● **DATA SEGMENT**
☆ ☆ ☆ ☆

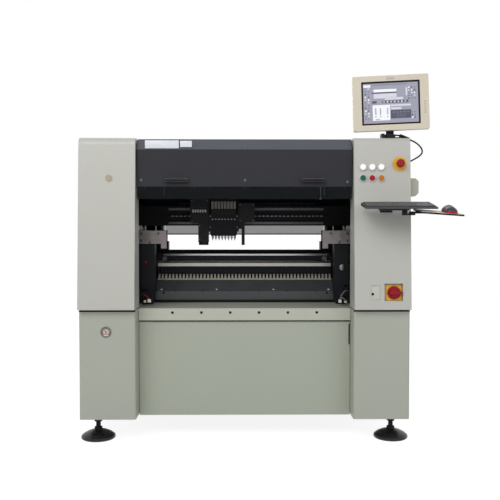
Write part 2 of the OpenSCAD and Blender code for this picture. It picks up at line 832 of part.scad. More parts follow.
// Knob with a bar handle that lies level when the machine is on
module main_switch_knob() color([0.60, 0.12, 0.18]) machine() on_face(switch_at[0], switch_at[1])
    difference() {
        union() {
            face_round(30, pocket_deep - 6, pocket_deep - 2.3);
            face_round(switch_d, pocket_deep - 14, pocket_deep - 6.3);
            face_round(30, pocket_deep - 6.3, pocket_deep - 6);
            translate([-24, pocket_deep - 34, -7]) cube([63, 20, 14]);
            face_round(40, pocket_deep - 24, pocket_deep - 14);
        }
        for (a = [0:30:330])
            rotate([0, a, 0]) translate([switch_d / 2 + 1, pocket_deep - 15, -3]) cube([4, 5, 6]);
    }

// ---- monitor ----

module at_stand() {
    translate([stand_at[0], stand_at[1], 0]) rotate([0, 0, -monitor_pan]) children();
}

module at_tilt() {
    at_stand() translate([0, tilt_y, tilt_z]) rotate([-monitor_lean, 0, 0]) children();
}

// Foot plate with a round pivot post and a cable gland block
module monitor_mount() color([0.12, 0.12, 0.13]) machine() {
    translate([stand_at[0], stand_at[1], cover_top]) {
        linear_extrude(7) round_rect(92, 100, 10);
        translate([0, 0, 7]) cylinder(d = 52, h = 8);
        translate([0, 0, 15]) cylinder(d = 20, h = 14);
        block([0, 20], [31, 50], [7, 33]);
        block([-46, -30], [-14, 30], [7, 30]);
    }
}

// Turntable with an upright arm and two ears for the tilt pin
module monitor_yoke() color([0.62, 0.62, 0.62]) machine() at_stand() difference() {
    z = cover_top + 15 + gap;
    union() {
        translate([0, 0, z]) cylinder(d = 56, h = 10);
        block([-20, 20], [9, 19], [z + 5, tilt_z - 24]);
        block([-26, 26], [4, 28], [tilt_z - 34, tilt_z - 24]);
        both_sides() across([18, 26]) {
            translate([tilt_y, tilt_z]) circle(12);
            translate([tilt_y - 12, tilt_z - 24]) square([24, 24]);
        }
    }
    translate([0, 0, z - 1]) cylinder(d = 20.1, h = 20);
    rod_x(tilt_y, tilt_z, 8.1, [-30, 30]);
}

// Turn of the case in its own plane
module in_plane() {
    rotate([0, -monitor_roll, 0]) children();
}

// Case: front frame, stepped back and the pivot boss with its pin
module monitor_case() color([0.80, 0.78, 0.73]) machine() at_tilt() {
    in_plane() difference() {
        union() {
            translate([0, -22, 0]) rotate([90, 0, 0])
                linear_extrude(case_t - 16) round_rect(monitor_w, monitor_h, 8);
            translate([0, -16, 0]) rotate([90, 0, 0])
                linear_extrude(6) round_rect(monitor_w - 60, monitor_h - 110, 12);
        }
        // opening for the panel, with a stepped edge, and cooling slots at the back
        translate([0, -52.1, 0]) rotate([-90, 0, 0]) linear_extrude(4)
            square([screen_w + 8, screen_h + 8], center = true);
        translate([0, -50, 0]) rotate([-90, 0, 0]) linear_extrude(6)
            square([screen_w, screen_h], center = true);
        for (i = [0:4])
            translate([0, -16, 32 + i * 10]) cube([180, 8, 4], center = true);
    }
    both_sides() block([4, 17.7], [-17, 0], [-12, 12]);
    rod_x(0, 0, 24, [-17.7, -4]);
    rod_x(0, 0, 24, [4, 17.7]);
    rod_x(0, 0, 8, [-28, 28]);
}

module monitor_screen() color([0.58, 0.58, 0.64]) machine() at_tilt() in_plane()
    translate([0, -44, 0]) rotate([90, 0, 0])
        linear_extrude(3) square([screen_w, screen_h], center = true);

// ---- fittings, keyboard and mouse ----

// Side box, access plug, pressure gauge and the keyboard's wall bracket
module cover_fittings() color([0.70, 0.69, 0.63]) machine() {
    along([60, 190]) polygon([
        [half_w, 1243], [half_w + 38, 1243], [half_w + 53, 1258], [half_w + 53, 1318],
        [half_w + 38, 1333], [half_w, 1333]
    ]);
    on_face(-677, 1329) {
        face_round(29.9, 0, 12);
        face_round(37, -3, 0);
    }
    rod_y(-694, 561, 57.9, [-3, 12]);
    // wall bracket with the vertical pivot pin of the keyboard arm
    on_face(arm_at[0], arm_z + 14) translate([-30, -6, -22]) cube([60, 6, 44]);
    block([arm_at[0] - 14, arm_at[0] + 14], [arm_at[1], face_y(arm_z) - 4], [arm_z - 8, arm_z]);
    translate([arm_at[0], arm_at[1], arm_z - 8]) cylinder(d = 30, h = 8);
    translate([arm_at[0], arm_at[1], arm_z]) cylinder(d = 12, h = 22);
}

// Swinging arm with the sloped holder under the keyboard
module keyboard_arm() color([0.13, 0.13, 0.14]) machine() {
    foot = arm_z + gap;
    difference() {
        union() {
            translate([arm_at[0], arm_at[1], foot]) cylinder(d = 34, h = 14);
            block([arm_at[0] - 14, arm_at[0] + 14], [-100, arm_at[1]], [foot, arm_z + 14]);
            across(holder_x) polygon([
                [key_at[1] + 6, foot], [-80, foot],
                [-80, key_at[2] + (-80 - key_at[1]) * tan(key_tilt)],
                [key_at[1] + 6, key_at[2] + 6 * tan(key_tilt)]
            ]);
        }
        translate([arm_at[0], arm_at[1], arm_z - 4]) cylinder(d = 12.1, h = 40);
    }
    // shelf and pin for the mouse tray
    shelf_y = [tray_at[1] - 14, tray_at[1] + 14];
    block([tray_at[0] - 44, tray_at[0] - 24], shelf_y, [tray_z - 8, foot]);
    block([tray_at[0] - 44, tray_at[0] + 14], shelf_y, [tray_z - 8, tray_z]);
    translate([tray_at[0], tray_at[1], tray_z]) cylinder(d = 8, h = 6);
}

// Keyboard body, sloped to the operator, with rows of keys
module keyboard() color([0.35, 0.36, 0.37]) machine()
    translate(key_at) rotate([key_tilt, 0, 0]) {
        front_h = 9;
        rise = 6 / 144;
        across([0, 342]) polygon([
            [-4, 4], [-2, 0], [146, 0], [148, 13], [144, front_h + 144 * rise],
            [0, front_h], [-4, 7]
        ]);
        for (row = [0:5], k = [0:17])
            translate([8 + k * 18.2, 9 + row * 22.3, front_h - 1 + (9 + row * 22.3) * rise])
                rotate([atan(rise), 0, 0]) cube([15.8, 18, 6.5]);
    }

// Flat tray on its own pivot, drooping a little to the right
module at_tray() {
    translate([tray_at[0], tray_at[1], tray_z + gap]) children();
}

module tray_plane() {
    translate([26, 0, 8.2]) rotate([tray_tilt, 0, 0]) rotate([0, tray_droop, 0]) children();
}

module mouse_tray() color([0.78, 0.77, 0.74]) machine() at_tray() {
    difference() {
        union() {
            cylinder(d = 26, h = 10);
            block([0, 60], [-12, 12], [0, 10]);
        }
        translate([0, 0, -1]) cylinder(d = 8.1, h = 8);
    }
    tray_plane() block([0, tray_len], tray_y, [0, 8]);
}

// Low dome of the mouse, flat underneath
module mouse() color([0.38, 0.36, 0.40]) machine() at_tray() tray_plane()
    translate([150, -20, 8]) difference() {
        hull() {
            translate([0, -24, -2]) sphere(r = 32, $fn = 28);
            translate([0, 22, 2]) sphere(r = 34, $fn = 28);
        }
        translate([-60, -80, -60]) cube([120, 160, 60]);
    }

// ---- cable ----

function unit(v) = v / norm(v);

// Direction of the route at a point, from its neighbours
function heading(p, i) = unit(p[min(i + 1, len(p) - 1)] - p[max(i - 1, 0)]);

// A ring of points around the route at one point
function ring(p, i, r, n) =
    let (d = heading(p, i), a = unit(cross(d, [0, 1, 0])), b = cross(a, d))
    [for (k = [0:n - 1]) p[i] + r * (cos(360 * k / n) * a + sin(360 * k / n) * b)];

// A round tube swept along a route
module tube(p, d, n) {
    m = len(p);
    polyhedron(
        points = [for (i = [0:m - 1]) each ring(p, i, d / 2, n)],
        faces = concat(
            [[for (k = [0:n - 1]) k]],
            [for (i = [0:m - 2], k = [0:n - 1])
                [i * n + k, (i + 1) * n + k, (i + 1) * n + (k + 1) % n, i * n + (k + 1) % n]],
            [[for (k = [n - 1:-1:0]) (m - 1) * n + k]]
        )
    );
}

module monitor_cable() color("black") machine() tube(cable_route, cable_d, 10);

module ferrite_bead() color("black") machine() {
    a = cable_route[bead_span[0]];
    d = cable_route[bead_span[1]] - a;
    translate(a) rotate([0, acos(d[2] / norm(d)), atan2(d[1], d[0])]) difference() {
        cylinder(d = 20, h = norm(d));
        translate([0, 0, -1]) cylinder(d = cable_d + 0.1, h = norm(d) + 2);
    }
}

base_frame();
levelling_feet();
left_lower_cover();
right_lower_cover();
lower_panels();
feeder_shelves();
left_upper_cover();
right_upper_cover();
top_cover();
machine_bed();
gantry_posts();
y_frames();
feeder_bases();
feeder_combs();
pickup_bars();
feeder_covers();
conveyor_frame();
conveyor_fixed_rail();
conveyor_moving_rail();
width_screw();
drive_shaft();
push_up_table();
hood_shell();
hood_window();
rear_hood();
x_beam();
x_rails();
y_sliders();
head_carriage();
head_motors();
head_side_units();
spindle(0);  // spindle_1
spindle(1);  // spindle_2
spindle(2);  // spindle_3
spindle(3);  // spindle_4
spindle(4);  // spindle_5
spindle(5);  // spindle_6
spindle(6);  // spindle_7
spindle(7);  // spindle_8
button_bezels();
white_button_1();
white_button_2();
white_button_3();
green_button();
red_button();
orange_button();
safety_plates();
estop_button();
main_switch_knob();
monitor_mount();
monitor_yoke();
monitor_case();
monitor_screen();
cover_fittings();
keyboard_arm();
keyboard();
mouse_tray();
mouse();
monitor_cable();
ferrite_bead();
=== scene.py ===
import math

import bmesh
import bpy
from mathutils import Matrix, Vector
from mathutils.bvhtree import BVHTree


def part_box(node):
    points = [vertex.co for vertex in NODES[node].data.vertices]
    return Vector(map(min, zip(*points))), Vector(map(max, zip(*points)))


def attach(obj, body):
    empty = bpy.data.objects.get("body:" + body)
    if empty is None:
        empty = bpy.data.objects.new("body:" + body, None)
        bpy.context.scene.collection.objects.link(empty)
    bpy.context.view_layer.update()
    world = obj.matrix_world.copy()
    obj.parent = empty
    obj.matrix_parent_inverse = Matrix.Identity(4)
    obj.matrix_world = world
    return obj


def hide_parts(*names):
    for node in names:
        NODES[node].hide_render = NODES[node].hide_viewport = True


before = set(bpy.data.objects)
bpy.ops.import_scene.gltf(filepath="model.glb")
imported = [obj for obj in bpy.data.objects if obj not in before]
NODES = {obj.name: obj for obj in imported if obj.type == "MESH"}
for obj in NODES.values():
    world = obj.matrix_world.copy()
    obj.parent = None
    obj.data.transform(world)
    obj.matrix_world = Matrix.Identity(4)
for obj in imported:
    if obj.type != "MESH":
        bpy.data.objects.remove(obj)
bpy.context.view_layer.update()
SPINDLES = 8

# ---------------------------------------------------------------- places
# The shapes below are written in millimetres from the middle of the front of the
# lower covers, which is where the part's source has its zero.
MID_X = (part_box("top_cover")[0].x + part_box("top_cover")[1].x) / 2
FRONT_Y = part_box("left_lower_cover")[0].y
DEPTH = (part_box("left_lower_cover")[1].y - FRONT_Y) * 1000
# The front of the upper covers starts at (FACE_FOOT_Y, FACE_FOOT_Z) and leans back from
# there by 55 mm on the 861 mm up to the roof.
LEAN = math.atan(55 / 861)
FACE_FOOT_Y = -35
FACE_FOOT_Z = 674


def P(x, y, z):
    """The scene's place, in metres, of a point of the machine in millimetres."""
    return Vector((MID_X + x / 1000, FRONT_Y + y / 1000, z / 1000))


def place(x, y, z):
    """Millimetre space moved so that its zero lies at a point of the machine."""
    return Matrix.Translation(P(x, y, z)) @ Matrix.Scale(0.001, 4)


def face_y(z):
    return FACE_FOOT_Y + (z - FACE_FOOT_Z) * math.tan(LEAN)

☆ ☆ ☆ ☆

● **THE TASK**
List every line above that contains the word "empty".

● **RESULT OF THIS TASK**
    empty = bpy.data.objects.get("body:" + body)
    if empty is None:
        empty = bpy.data.objects.new("body:" + body, None)
        bpy.context.scene.collection.objects.link(empty)
    obj.parent = empty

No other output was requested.